Hürriyet yazarı Mehmet Yakup Yılmaz, araçlarına sesli-ışıkl uyarı sistemleri takan magandaların sayılarının yine arttığını savunarak "Önceki gün bu magandalara bir de diplomatik araç eklenmişti. Araçta ışıklı uyarı ve siren vardı, trafiği altüst edip, insanları taciz ederek tabakhaneye gidiyordu" dedi. "Bu diplomatik maganda, bu cesareti nereden buluyor?" diye yazan Yılmaz, "Çok basit: Biliyor ki İstanbul’un polisleri, böyle araçları durdurmaya, ceza yazmaya, trafikten engellemeye cesaret edemez" ifadesini kullandı.
Mehmet Yakup Yılmaz'ın "İdeolojik körlüğün sonucu" başlığıyla yayımlanan (11 Mayıs 2017) yazısının ilgili bölümü şöyle:
Yoğun trafikte otoyollardaki emniyet şeridini kullananlar ve araçlarına sesli-ışıklı uyarı sistemleri takan magandalar bir dönem azalmıştı, yine sayıları artmış görünüyor.
Hürriyet’e gidip gelirken mecburen otoyolları kullanıyorum, her gün en az 50 araçta siren ve ışıklı uyarı görüyorum, emniyet şeritlerini kullananları saymak bile mümkün değil.
Şimdi eminim ki Trafik Müdürü bir açıklama gönderecektir, şu kadar araç yakaladık, bu kadar ceza yazdık, şu kadar araçtan ışık ve siren uyarı sistemlerini söktük diye ama boşuna zahmet etmesin.
Ben gördüğüme inanmayı tercih ediyorum, çünkü belli ki kontroller eskisi gibi sıkı değil.
Önceki gün bu magandalara bir de diplomatik araç eklenmişti.

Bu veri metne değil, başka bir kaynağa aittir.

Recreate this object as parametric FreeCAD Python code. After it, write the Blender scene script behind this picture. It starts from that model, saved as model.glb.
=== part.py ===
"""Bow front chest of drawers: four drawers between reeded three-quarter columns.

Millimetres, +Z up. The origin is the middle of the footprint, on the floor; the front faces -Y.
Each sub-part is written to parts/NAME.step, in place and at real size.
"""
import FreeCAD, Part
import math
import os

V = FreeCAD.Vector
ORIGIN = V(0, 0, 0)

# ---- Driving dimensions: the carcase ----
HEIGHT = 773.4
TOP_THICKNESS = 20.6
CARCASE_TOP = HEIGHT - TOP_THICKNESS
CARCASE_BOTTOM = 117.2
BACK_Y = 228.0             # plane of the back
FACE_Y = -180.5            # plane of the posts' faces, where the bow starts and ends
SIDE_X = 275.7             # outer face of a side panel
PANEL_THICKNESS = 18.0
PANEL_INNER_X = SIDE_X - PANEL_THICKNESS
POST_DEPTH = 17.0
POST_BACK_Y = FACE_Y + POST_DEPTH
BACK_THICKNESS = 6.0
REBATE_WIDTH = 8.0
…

Plakasını da yazayım: 34 CC 2764.
Araçta ışıklı uyarı ve siren vardı, trafiği altüst edip, insanları taciz ederek tabakhaneye gidiyordu.

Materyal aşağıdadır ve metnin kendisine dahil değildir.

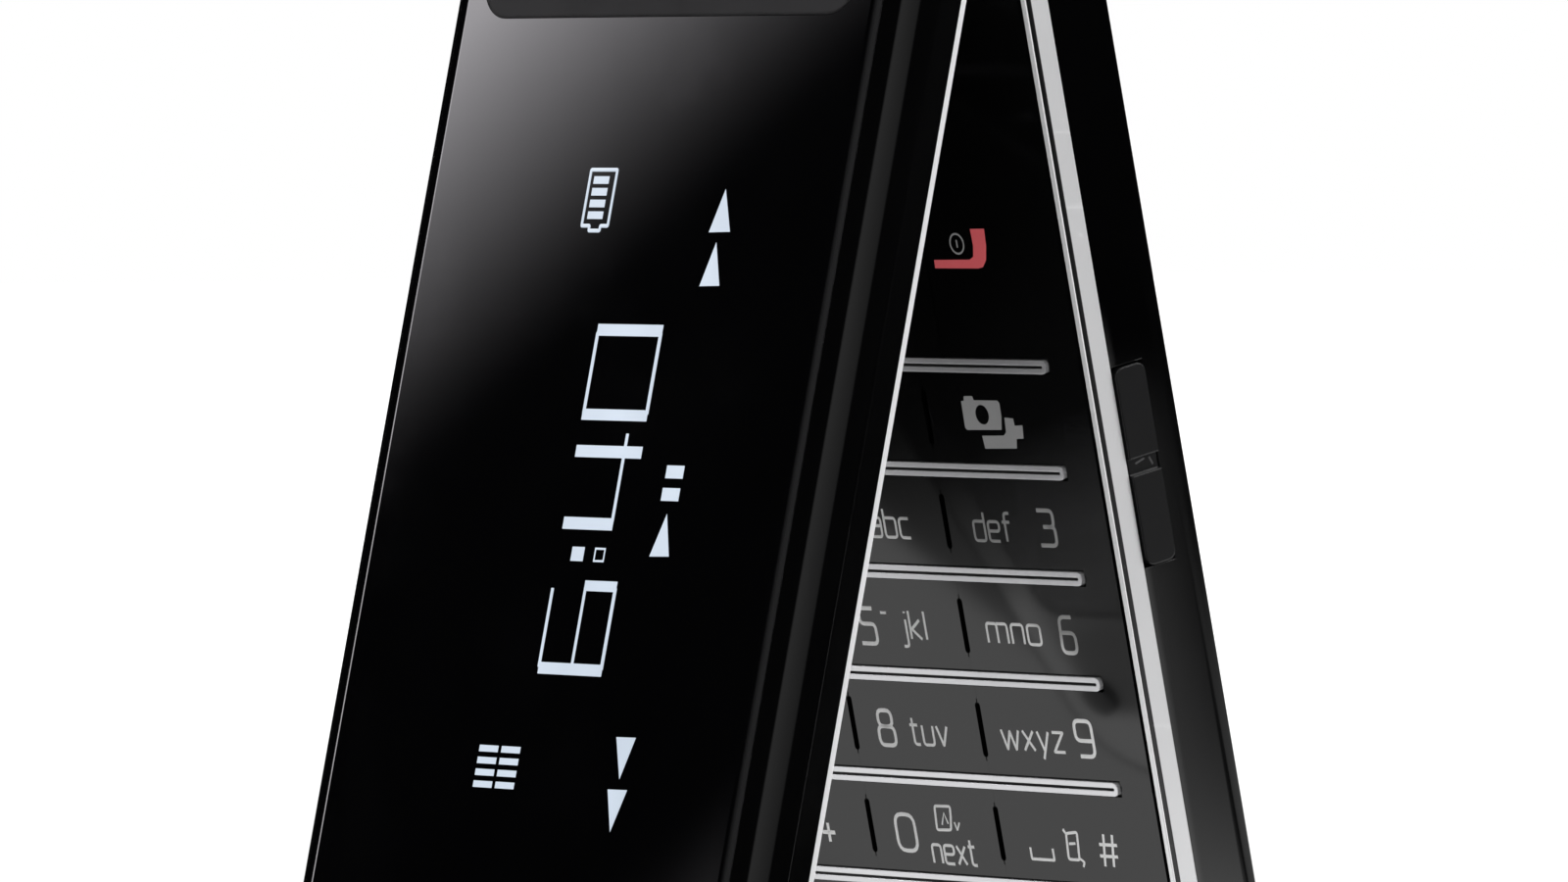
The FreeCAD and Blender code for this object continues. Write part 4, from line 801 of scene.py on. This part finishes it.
clockBlocks = readPoints(
    "-1.2,35.8,6.0,36.65 -1.25,41.9,5.95,42.7 -1.27,36.4,-0.95,42.2 5.68,36.4,6.03,42.2 -1.23,44.5,6.07,45.36 "
    "4.0,43.6,4.3,49.9 -1.22,49.65,4.28,50.52 2.36,54.12,5.9,54.87 -1.27,54.76,-0.97,60.4 2.35,54.6,2.63,60.2 "
    "5.62,54.6,5.96,60.4 -1.15,60.04,5.9,60.88")
screenSign("clock_digits", fills=[block(*sides) for sides in clockBlocks])
screenSign("clock_colon", drawn(screen["colonLine"], "0o 2.86,51.84 3.9,51.84 3.9,52.72 2.86,52.72"),
           [block(0.29, 51.76, 1.65, 52.78)])
screenSign("play_marks", fills=[block(9.1, 45.76, 11.0, 46.68), block(9.05, 47.36, 10.95, 48.28),
                                [readPoints("8.87,52.25 10.99,52.2 9.99,49.2")]])
skips = ("9.16,29.15 11.45,29.1 10.2,26.05", "9.16,33.0 11.32,32.95 10.18,29.85", "8.74,65.05 9.86,68.0 10.87,65.02",
         "8.79,68.75 9.84,71.72 10.91,68.72")
screenSign("skip_marks", fills=[[readPoints(skip)] for skip in skips])
screenSign("battery_sign", drawn(
    screen["batteryLine"],
    "0.08o -5.03,24.7 -2.12,24.7 -2.12,28.75 -2.95,28.75 -2.95,29.1 -4.15,29.1 -4.15,28.75 -5.03,28.75"),
    [block(-4.55, 25.17 + screen["barPitch"] * i, -2.85, 25.72 + screen["barPitch"] * i) for i in range(4)])
screenSign("signal_sign", fills=[
    block(x, 66.15 + screen["signalPitch"] * i, x + 2.1, 66.62 + screen["signalPitch"] * i)
    for i in range(4) for x in (-6.12, -3.65)])
print("outer display signs drawn")

# the lens stack of the camera; a profile is (radius, height) from the middle out
lens = {
    "fromHinge": 9.75, "under": 5.15, "steps": 48,
    "retainer": "0.88,0.02 0.88,0.14 1.04,0.16 1.06,0.26 1.24,0.28 1.28,0.38 1.46,0.42 1.56,0.52 1.56,0.02 0.88,0.02",
    "front": "0,0.4 0.3,0.385 0.58,0.33 0.78,0.24 0.86,0.14 0.86,0.03 0,0.03",
}


def spunPiece(name, profile, material):
    work = bmesh.new()
    line = [work.verts.new((r, 0, h)) for r, h in readPoints(profile)]
    edges = [work.edges.new(pair) for pair in zip(line, line[1:])]
    bmesh.ops.spin(work, geom=line + edges, cent=(0, 0, 0), axis=(0, 0, 1), angle=math.tau, steps=lens["steps"],
                   use_merge=True)
    plate = lidPlate(lens["under"]) @ Matrix.Translation((0, -lens["fromHinge"], 0))
    return finishPiece(name, work, plate, material, "lid")


spunPiece("lens_retainer", lens["retainer"], finishes["camera_black"])
frontGlass = spunPiece("lens_front_element", lens["front"], finishes["coated_lens"])
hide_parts("camera_lens")

# a woven mesh behind the ear slot
earMesh = {"fromHinge": 78.5, "length": 7.9, "width": 0.9, "depth": 0.62, "thick": 0.08, "round": 0.48}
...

Karayolları Trafik Kanunu ve yönetmeliği geçiş üstünlüğüne sahip araçları sıralıyor.
Aralarında kordiplomatik araçlar yok.
Sesli ve ışıklı uyarı işareti kullanma hakkına sahip olan araçlar da bu hakka sadece görev sırasında sahipler, keyfi olarak kullanamazlar. Görevdeyken de halkın can ve mal güvenliğini tehdit edecek şekilde kullanmaları yasaktır.
Viyana Sözleşmesi de diplomatların, bulundukları ülkenin kanunlarına ve nizamlarına uymak zorunda olduklarını hüküm altına alıyor. Trafik cezalarından da muaf değiller.

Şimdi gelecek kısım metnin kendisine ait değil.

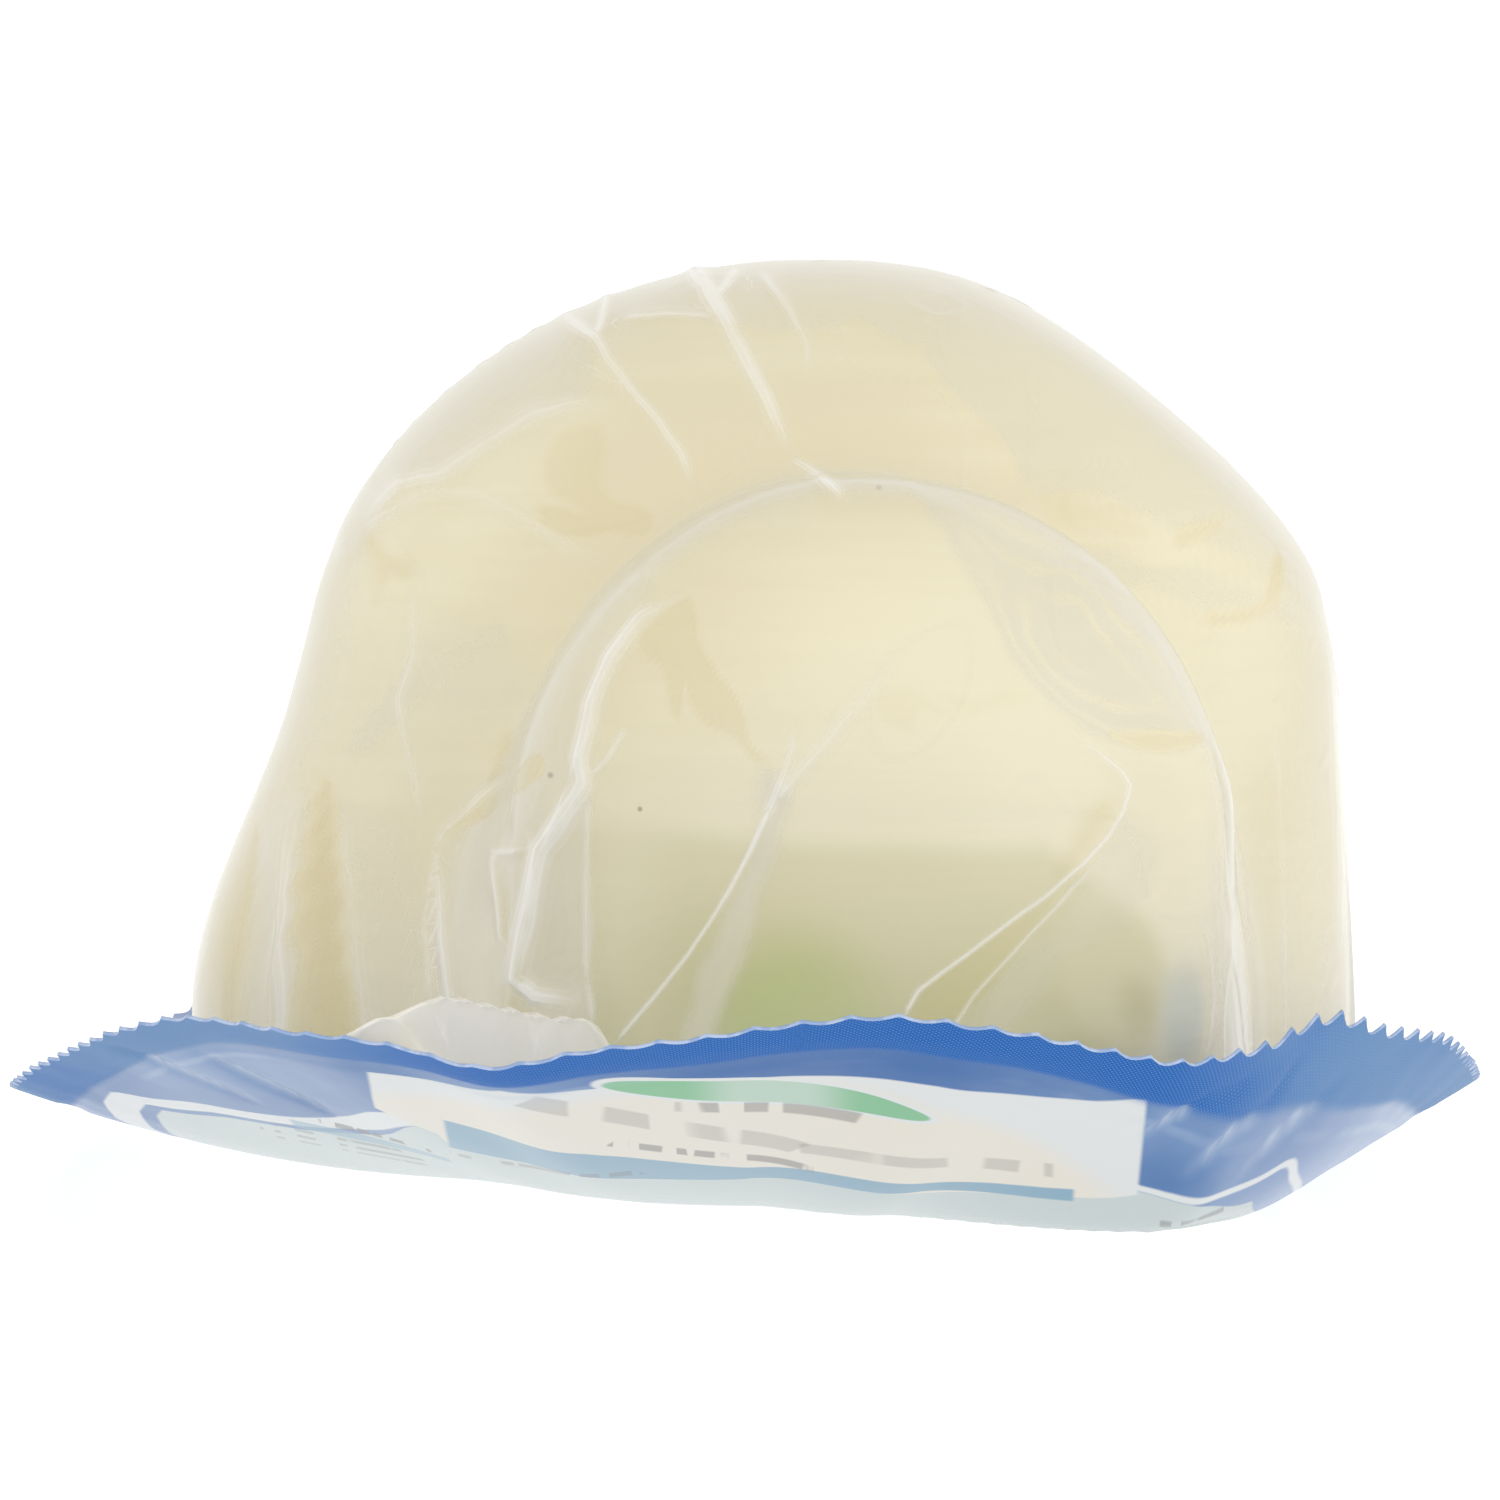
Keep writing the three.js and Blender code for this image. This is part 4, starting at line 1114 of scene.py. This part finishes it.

Peki bu diplomatik maganda, bu cesareti nereden buluyor?
Çok basit: Biliyor ki İstanbul’un polisleri, böyle araçları durdurmaya, ceza yazmaya, trafikten engellemeye cesaret edemez.
Dışarıdan baktığınızda afra tafralarından yanlarına yaklaşamayacağınız vali, emniyet müdürü gibi yetkililer, görevlerinin gereklerini yerine getirme konusunda titiz davranmıyorlar.
Görevdeki polis memurları da “Başım derde girer, amirlerim de beni korumaz”diye düşünüp bu tür ihlalleri görmezden geliyorlar.
Ve koca İstanbul, bu nedenle bir trafik magandaları cenneti haline geliyor.